As part of the funding announcement, Mitchell Kapor, a partner at Kapor Capital, said that BitWise’s strategy of “weaving together training and education with software development and commercial activity in a common physical space has proven to revitalize communities, while also successfully addressing the growing skills gap in the tech industry.”
Richelieu Dennis, founder of the New Voices Fund, echoed those sentiments: “Sourcing talent from traditionally overlooked and undervalued pools is one of the most effective strategies for companies to remain competitive as the demand for innovative technology solutions accelerates and the expectations for enhanced revenue, performance, and brand trust increase.”
A few thousand miles east of Fresno, the nonprofit Per Scholas provides tuition-free technology training and professional development in 11 cities, including New York, home to the organization’s South Bronx headquarters. To date, more than 10,000 individuals have gone through the training; 87 percent are people of color, 30 percent are women, and 30 percent are young adults between the ages of 18 and 24.
“Per Scholas supports individuals who lack the opportunity, but not the intelligence, passion, or creativity to succeed in the tech workforce,” says Bridgette Gray, executive vice president of national programs for Per Scholas. “Our focus is on women, people of color, immigrants, and individuals who lack the social capital and face barriers to education that have traditionally excluded them from technology careers.”
Those barriers start early. “There is a 6,000-hour learning gap between high-income and low-income students by the time they reach sixth grade,” Gray says. “And that access to opportunity continues into high school and adulthood. The result is often different educational outcomes and unequal career opportunities.”

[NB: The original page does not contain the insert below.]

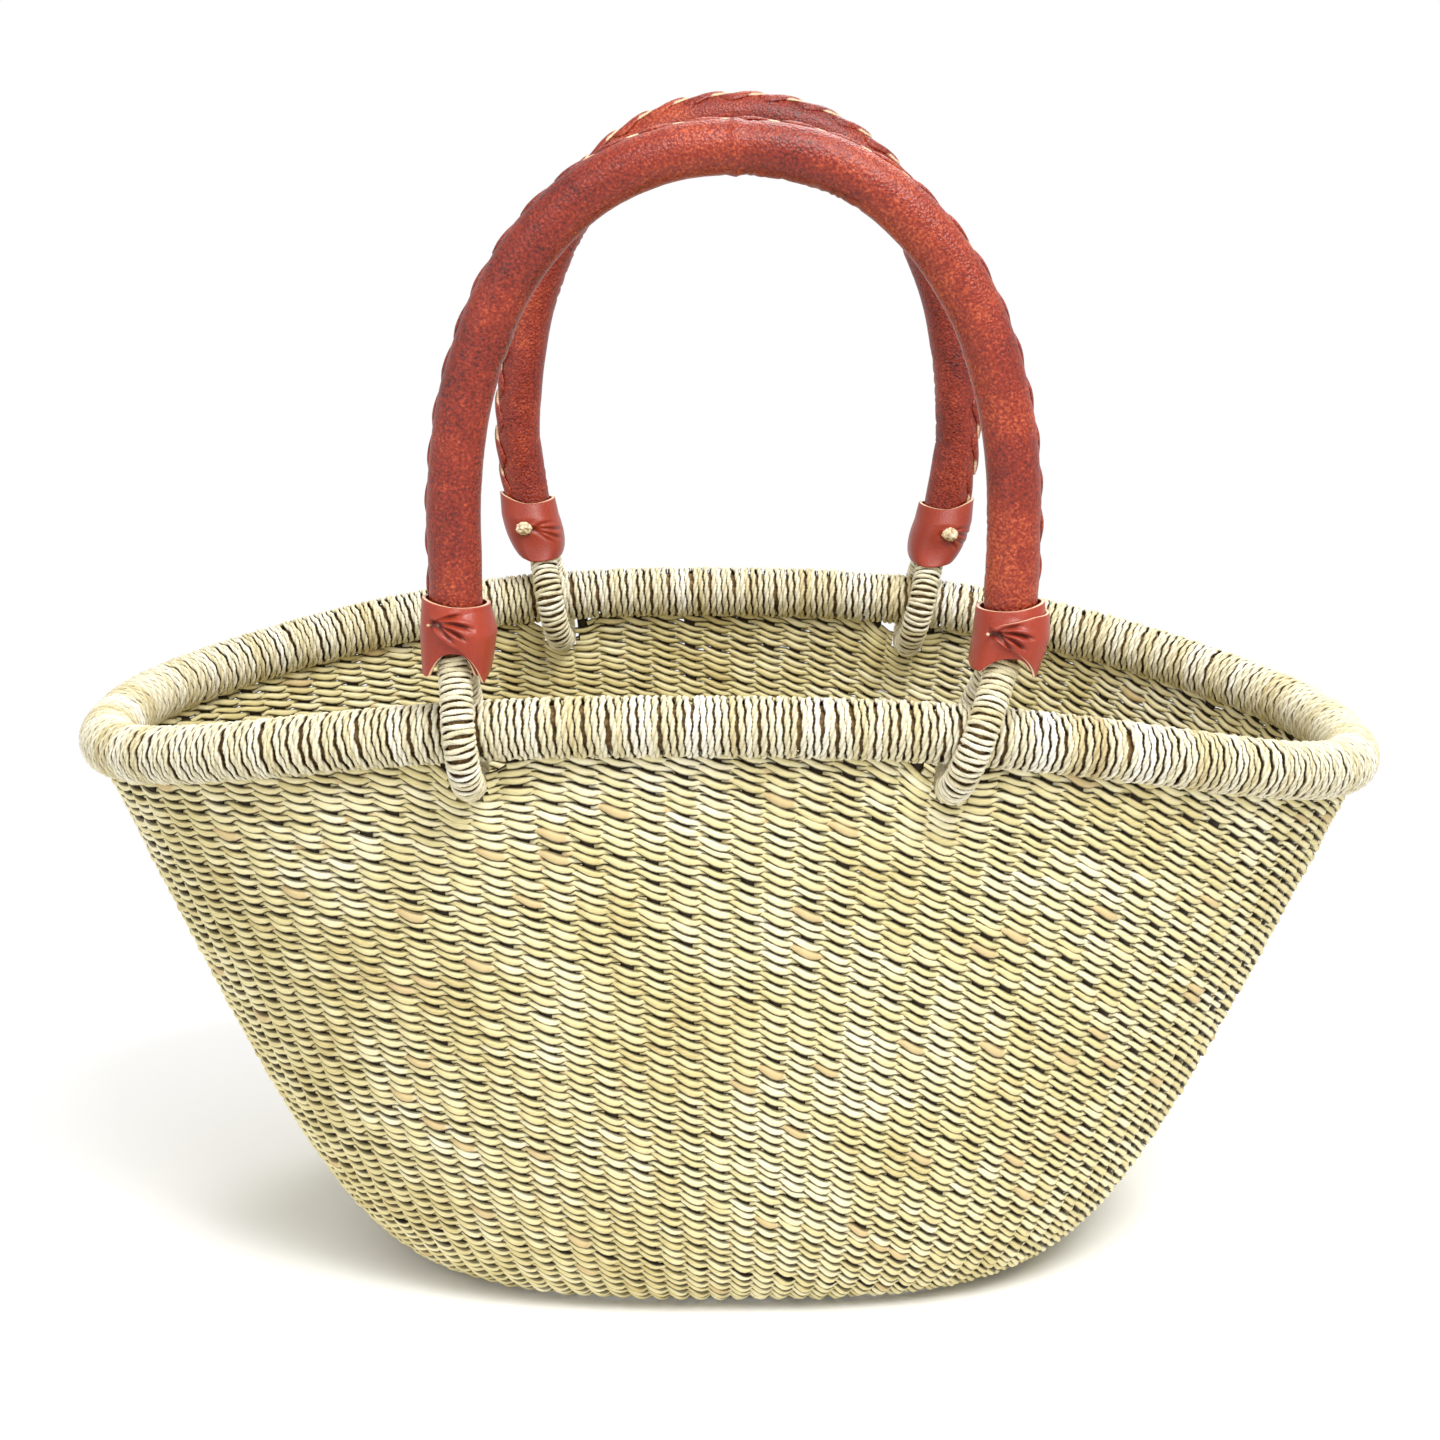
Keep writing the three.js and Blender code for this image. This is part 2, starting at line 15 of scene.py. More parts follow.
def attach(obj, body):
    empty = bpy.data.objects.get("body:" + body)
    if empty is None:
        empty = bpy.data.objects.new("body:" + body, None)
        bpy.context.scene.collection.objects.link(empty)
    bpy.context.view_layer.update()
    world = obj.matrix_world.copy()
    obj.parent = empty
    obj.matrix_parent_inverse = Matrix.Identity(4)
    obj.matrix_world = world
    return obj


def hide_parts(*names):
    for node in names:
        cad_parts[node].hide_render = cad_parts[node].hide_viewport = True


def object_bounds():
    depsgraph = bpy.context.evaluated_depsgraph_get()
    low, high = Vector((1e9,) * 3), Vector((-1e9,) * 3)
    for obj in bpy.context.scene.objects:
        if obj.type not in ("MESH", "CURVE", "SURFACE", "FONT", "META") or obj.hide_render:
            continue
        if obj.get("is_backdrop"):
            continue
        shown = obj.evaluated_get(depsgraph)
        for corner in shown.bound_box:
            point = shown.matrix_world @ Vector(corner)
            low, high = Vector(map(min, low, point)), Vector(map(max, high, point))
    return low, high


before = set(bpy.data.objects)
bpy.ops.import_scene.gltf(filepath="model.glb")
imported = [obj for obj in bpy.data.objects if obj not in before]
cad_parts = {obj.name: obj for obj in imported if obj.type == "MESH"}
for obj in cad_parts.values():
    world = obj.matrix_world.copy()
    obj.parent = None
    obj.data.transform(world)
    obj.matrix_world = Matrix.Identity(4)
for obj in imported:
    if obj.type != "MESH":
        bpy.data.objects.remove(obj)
cad_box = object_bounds()

MM = 0.001
TURN = 2 * math.pi

# ---- Sizes of the basket, as the frame has them --------------------------------------------------

RIM_SEMI_LENGTH = 205 * MM
RIM_SEMI_WIDTH = 112 * MM
RIM_POWER = 2.54
RIM_SIDE_HEIGHT = 193.5 * MM
RIM_END_HEIGHT = 166.7 * MM
RIM_TILT = 2.9 * MM
RIM_SHOULDER_DIP = 1.5 * MM

WEAVE_MIDDLE = 3.2 * MM
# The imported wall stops 7.4 mm under the rim's line. The courses run on into the binding.
WALL_DROP = 6.0 * MM
BASE_SEMI_LENGTH = 100 * MM
BASE_SEMI_WIDTH = 86 * MM
BASE_POWER = 2.9
HEEL_SEMI_LENGTH = 130 * MM
HEEL_SEMI_WIDTH = 109 * MM
FLARE_SEMI_LENGTH = 154 * MM
FLARE_SEMI_WIDTH = 116 * MM
FLARE_END_HEIGHT = 54 * MM
FLARE_SIDE_HEIGHT = 84 * MM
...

For people without advanced degrees, employment options are often limited to manual and unskilled labor jobs paying less than a living wage, Gray notes. Per Scholas alumni, on the other hand, have increased their average earnings by 27 percent, and they’re 50 percent less likely to rely on public assistance.
Beyond the technology sector, other industries have also created targeted job training programs as part of in-house recruitment or through partnerships with local governments.
Gap Inc. launched This Way Ahead in 2007 to connect with community partners in preparing teens and young adults from low-income communities with first-job experience and coaching. The program has led to increased worker retention, and in a survey of alumni, 72 percent reported stable employment. The Gap expanded This Way Ahead to 53 cities last year; the goal is that by 2025, five percent of all new entry-level store employees will come from the program.
In the state of Washington, 19,000 King County residents between the ages of 16 and 24 are not in school or in jobs. This summer, Kaiser Permanente announced a $350,000 grant toward a consortium that will assist low-income youth and young adults. Kaiser is partnering with the Workforce Development Council to provide apprenticeship pathways for jobs in health care.
“There is tremendous momentum for the apprenticeship model in our region,” Kim Wicklund, director of community health at Kaiser Permanente, said in a media statement. “We are delighted that the consortium is looking at apprenticeship opportunities through the lens of equity and supporting disengaged youth in accessing such important programs. These young adults play an important role in the health care workforce of the future.”
Low-income and under-educated populations aren’t the only underserved and overlooked pools of potential employees. People with disabilities, military veterans, the homeless, and the formerly incarcerated are also among the populations recruiters are missing.
So far, BitWise Industries says its programs have produced more than 1,000 software developers. And while there are plans to continue expanding those efforts, Mily calls on companies and local governments to partner with organizations like hers to create more opportunities.
“One organization certainly cannot build a technology industry alone,” Mily says. “A training program that provides a workforce without a place for the workforce to land fails in supporting industry. Companies without access to a trained workforce will relocate to a place that has talent. Programs that train students on real work and help them gain employment by giving them the skills and connections they need to enter into industry are critical. Companies that are committed to hiring local talent and cities that support the launch and growth of startups are key.”
Per Scholas estimates that by 2023, the organization will reach 4,000 students a year through its training in current and future sites, preparing them for entry-level jobs in business, finance, energy, fashion, media, and more — in disciplines ranging from systems administration and IT support to cybersecurity, application development, and data engineering.
Gray calls on educators to be part of the solution. “Each group has a different role to play in creating these opportunities,” she says. “Policymakers and government entities [both at the federal and local levels] should support workforce training organizations that have evidence behind their results, are building training to meet skill demands, and are deeply connected to employer networks in their markets.
“We also need to transform the education system to make it more responsive to the hiring needs of the workforce,” Gray continues. “This can be done by supporting new partnerships and pathways between workforce practitioners, high schools, and community colleges, as well as building bridge programs that support individuals to reach the reading and math levels that are necessary to excel in tech-skills training.”
Victoria Lim is a California-based, award-winning journalist.